The WISC framework (Write, Isolate, Select, Compress) is designed to combat "context rot," which causes 80% of AI coding errors.

Using Git logs as long-term memory and standardized commit messages allows agents to recall past project decisions efficiently.

The "Scout Pattern" and sub-agents can perform massive research in parallel, keeping the main context window lean and high-performing.

A layered context approach—Global Rules, On-Demand Context, Skills, and Prime Commands—ensures only relevant data is loaded.

Context engineering is more important than raw token limits, as performance degrades significantly once a window becomes bloated with distractors.

Timeline

Introduction to Claude Code and Context Rot

The speaker introduces his extensive experience with Claude Code, totaling over 2,000 hours since its research preview. He argues that the biggest hurdle in AI-assisted development is not the token limit but a phenomenon called "context rot," where an AI loses accuracy as its memory fills up. Research indicates that just because a model can hold 1 million tokens doesn't mean it should, as performance drops significantly under heavy loads. He introduces the WISC framework as a battle-tested strategy to help users transition from basic users to power users. This section establishes the foundational theory that 80% of agent failures stem from poor context management.

The 'Write' Strategy: Externalizing Agent Memory

The 'W' in WISC stands for Write, which focuses on documenting key decisions to save tokens in future sessions. The speaker demonstrates using Git logs as long-term memory by standardizing commit messages through a custom command that tracks both code changes and AI rule improvements. He emphasizes starting fresh context windows for implementation by passing in a structured Markdown plan created in a separate planning session. This isolation prevents the implementation phase from being muddled by the messy research and brainstorming phase. Additionally, using handoff files or progress logs allows developers to switch sessions without losing critical state information.

The 'Isolate' Strategy: Leveraging Sub-Agents

Isolation involves using sub-agents to perform heavy lifting and research outside the main conversation window. By spinning up parallel sub-agents for codebase exploration and web research, the user can reduce a 100,000-token research task into a 500-token summary for the main agent. This section introduces the "Scout Pattern," where sub-agents pre-screen documentation or files to determine if they are worth loading into the primary context. This method achieved a 90.2% improvement in context efficiency according to cited industry research. It ensures the main agent stays fast and focused on the core logic rather than being distracted by raw data.

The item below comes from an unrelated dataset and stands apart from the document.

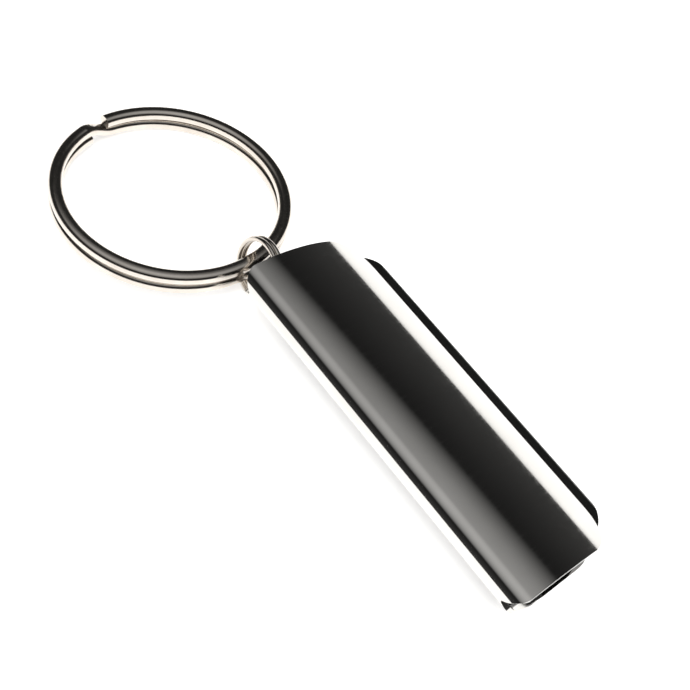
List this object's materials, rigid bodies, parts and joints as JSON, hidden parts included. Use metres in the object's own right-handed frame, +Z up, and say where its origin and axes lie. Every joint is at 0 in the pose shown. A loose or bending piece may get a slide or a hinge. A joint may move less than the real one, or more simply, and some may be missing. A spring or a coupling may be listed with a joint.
{
  "type": "keychain flashlight",
  "caption": "Flat keychain flashlight: a bent brushed steel sleeve round a black light core, a long press bar along its open side, hung on a small and a large split ring.",
  "frame": {"origin": "middle of the sleeve's flat resting face", "axes": "+X along the sleeve from the key rings to the lamp, +Y towards the press bar, +Z up"},
  "size_m": [0.0935, 0.0384, 0.0103],
  "materials": {
    "sleeve_steel": "polished with a fine lengthwise brush",
    "core_plastic": "fine moulded texture",
    "bar_plastic": "fine moulded texture with polished edges",
    "ring_nickel": "nickel plated, polished",
    "zinc_steel": "zinc plated",
    "cell_steel": "drawn stainless can",
    "contact_nickel": "nickel plated strip",
    "board_resin": "green solder mask",
    "switch_plastic": "moulded",
    "plunger_plastic": "moulded",
    "resistor_ceramic": "glazed ceramic",
    "led_epoxy": "clear cast epoxy",
    "reflector_metal": "vacuum plated",
    "seal_rubber": "moulded rubber",
    "window_clear": "clear moulded window"
  },
  "bodies": {
    "light_body": {"steel_sleeve": "sleeve_steel", "core_tray": "core_plastic", "core_lid": "core_plastic", "return_spring_rear": "zinc_steel", "return_spring_front": "zinc_steel", "circuit_board": "board_resin", "switch_body": "switch_plastic", "resistor": "resistor_ceramic", "led": "led_epoxy", "led_lead_anode": "zinc_steel", "led_lead_cathode": "zinc_steel", "reflector": "reflector_metal", "window_seal": "seal_rubber", "lens_window": "window_clear", "coin_cell_front": "cell_steel", "coin_cell_rear": "cell_steel", "cell_link": "contact_nickel", "positive_contact": "contact_nickel", "negative_contact": "contact_nickel", "lid_screw_rear": "zinc_steel", "lid_screw_front": "zinc_steel", "retaining_pin": "zinc_steel", "ring_pin": "ring_nickel"},
    "press_bar": {"press_bar": "bar_plastic"},
    "switch_plunger": {"switch_plunger": "plunger_plastic"},
    "small_ring": {"small_split_ring": "ring_nickel"},
    "big_ring": {"big_split_ring": "ring_nickel"}
  },
  "joints": [
    {"name": "press_bar_slide", "type": "slide", "parent": "light_body", "child": "press_bar", "axis": [0, -1, 0], "range_m": [0, 0.0005], "stiffness_N_per_m": 400, "springref_m": -0.001, "deforming": ["return_spring_rear", "return_spring_front"]},
    {"name": "switch_plunger_slide", "type": "slide", "parent": "light_body", "child": "switch_plunger", "axis": [0, -1, 0], "range_m": [0, 0.0005]},
    {"name": "small_ring_swing", "type": "hinge", "parent": "light_body", "child": "small_ring", "pos_m": [-0.0275, -0.006, 0.0042], "axis": [0, 0, 1], "range_deg": [-20, 40]},
    {"name": "big_ring_lift", "type": "hinge", "parent": "small_ring", "child": "big_ring", "pos_m": [-0.0315, -0.006, 0.0032], "axis": [0, 1, 0], "range_deg": [0, 60]}
  ],
  "couplings": [
    {"joint": "switch_plunger_slide", "follows": "press_bar_slide", "ratio": 1}
  ]
}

The 'Select' Strategy: Just-in-Time Context

Selecting context requires a layered approach where information is loaded only when absolutely necessary. This starts with a concise Global Rules file (500-700 lines) for core architecture and conventions followed by On-Demand context for specific modules like front-end or API work. The speaker also details 'Skills,' which are specialized instruction sets for tools like browser automation that the agent only accesses when needed. Finally, 'Prime Commands' are used at the start of sessions to give the agent a high-level update on the live codebase state. This hierarchy prevents the AI from being overwhelmed by 'distractors' that are similar but irrelevant to the current task.

The 'Compress' Strategy and Final Framework Summary

The 'C' for Compress is described as a last resort because the best compression strategy is to avoid needing it entirely through the first three WISC steps. If compression is necessary, the speaker suggests using the built-in '/compact' command with specific instructions to prioritize certain memories, such as edge cases. He warns that repeated compaction leads to information loss and that starting a fresh session with a handoff file is usually superior. The video concludes with a summary of the framework and an invitation to a live AI transformation workshop. The speaker encourages viewers to treat their context window as a precious resource that requires active engineering to maintain productivity.